Jackson looked much happier in Krinjabo, in a village setting, where he was wrapped in a gorgeously colored, toga-style hand-woven kita (kente) cloth. He sat on a golden stool, beneath the sacred tree, and allowed fellow chiefs to place a black crown with golden adornments upon his head. The joy was reciprocated, and you had to fight to get a birdseye view to witness the ceremony on his flying visit.
That's when the King of Pop became the King of the Sanwi. The atmosphere was electric, and it appears that Jackson was electrified by the rhythms, drumming and dancing of the villagers.
The promised cultural center has yet to be built, locals report. But Ivorians who witnessed the ceremony forever treasure the memory of Michael Jackson.
Remarking on an earlier visit to Senegal, when he was still a teenager and the lead singer of the Jackson 5, he told Ebony magazine: "The drums and sounds filled the air with rhythm. I was going crazy, I was screaming, 'All right! They got the rhythm ... This is it. This is where I come from. The origin.'"
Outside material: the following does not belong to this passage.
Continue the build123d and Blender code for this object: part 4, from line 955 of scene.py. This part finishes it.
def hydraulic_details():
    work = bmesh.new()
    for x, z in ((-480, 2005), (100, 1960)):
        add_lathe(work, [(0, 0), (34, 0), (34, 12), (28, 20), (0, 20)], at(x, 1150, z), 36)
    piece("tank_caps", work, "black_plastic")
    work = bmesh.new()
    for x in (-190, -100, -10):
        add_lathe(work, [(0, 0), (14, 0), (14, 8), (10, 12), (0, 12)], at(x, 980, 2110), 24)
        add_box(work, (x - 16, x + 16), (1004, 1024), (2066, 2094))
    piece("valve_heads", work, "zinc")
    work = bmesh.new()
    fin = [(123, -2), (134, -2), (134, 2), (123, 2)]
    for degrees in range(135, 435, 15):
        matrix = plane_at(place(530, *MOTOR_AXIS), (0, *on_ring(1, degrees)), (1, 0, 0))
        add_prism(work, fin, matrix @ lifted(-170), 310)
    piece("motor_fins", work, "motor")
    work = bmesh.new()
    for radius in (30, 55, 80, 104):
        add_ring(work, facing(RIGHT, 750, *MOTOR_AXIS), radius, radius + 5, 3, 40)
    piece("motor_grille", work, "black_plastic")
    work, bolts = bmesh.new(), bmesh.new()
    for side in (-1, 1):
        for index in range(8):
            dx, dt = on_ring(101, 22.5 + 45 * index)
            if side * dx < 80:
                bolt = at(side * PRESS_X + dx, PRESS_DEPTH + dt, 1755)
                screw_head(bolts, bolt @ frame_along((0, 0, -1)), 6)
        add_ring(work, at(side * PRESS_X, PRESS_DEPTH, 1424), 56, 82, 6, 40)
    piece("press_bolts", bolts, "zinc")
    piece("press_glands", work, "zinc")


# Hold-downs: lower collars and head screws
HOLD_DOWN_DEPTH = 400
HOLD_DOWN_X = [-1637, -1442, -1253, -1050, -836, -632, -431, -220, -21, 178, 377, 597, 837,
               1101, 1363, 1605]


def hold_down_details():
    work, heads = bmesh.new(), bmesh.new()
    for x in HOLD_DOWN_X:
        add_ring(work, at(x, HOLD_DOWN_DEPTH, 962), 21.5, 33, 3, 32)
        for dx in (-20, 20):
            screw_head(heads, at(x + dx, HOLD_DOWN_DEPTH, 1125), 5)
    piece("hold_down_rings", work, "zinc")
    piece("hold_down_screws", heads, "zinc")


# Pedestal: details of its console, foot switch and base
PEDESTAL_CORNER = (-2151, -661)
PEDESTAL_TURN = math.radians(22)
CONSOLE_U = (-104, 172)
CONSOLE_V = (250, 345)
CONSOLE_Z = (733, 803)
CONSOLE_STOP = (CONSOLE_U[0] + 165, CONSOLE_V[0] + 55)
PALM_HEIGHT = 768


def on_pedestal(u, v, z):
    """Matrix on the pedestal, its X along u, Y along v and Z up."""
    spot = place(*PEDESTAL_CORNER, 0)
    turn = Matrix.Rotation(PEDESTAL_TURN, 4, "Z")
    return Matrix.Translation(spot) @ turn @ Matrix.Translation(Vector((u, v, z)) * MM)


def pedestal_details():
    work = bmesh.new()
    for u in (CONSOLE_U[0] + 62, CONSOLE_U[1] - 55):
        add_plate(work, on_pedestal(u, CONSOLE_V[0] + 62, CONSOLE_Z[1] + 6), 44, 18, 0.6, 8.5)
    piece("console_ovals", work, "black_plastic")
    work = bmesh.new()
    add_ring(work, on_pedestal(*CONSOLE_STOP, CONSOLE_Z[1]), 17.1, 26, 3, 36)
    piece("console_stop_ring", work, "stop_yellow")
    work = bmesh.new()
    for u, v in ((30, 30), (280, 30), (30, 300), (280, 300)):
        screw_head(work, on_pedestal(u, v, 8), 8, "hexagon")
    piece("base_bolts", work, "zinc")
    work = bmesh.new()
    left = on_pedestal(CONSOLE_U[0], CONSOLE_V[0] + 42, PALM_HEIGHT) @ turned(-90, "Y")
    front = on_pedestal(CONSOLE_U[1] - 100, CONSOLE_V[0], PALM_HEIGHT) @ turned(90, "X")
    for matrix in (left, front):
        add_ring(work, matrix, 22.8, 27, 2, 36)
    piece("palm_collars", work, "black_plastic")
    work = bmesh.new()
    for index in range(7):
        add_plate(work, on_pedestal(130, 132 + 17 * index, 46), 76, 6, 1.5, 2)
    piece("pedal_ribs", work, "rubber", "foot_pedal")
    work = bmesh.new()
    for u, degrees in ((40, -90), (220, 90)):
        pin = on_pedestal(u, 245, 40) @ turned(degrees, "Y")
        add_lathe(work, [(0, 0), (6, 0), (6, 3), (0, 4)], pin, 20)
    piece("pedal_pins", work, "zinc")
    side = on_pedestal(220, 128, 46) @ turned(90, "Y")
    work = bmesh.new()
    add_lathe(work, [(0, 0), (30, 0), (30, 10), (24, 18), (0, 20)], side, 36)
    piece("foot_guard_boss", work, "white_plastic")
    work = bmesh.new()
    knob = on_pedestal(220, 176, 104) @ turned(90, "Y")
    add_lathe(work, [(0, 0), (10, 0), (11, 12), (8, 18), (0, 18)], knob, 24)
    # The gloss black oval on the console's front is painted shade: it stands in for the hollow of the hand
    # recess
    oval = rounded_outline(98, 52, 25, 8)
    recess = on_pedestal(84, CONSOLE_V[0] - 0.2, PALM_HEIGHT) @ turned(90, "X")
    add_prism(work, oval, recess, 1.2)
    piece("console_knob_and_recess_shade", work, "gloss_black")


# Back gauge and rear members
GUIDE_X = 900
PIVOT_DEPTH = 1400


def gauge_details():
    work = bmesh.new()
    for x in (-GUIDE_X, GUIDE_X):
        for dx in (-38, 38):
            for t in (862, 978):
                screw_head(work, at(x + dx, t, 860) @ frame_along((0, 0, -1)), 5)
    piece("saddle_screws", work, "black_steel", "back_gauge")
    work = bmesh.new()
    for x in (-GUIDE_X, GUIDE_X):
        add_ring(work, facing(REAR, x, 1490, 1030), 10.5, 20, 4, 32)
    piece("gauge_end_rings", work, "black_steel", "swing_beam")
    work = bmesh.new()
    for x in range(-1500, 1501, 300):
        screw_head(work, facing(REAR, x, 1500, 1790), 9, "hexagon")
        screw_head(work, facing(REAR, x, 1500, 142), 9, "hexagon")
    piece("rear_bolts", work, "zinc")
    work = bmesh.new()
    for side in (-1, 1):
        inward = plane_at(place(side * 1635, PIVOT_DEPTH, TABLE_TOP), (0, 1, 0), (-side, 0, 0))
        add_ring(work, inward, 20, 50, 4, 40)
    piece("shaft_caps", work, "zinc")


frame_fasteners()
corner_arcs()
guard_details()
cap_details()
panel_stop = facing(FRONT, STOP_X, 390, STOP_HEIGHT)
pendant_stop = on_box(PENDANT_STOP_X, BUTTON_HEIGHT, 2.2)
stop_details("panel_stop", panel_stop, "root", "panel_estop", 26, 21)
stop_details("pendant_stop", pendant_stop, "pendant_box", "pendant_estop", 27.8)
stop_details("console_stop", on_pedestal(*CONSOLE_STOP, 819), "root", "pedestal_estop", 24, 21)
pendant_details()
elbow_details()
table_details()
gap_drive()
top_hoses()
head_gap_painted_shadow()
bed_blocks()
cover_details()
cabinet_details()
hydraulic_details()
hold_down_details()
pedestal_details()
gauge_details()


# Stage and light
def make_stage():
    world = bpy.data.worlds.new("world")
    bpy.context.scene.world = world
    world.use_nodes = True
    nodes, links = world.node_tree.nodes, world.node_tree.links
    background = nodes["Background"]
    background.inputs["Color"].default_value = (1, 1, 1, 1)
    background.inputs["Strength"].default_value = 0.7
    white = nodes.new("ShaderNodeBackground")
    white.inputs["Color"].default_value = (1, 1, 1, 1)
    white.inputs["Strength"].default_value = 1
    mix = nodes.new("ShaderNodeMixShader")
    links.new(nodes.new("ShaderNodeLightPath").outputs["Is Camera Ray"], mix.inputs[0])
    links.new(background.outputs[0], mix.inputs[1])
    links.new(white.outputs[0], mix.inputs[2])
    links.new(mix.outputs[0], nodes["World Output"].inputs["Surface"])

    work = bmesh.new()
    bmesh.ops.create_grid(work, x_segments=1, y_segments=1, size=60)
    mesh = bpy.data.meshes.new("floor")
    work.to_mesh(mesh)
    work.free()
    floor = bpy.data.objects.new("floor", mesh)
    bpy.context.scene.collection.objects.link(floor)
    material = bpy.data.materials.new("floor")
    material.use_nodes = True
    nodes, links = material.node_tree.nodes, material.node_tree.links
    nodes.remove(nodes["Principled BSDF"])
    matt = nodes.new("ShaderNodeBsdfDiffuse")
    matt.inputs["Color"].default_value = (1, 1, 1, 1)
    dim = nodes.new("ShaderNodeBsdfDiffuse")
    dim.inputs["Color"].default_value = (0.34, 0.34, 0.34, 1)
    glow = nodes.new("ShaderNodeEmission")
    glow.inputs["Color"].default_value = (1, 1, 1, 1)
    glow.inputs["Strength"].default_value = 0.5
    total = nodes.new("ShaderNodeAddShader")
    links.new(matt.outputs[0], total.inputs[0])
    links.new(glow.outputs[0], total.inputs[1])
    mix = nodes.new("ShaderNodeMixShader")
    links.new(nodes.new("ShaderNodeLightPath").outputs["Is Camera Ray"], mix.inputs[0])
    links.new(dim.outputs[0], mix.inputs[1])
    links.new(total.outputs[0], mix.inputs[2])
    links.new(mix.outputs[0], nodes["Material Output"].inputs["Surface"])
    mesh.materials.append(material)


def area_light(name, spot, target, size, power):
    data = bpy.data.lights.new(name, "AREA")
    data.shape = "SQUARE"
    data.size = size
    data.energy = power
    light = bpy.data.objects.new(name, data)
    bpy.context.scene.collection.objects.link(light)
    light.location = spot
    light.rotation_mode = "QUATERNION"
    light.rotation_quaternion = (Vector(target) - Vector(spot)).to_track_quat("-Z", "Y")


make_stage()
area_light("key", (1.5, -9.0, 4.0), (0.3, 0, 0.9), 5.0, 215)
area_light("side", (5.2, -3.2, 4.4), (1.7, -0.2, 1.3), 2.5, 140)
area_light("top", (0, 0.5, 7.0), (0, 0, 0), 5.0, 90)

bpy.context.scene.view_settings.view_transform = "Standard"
Many Africans are deeply sorrowful about his passing. Most seem to agree that he was only human and, like other human beings, had his faults, trials and tribulations. In radio, television, print and email reactions to his death that I monitored from all over the continent, compassion and distress were the main emotions.
A Kenyan woman, with a tremor in her voice, asked how a legend dared die, because they were not supposed to die.
Across the continent in West Africa, a Nigerian radio host reportedly broke down live on air. In Ghana, one woman burst out crying, sobbing inconsolably when she heard the news of his death.
Jackson also had African critics, who pointed to the troubled Michael Jackson and continued to ask questions about the changes in his skin color and the shape of his nose. They concluded that, for a man who appeared to have everything — fame and fortune and unparallelled musical talent — he was not proud to be an African American, and a beautiful black man, and that he wanted to be white.
But, mostly, Africans are mourning the man whose dazzling dance steps and musical genius are likely to be Jackson's lasting legacy on this continent.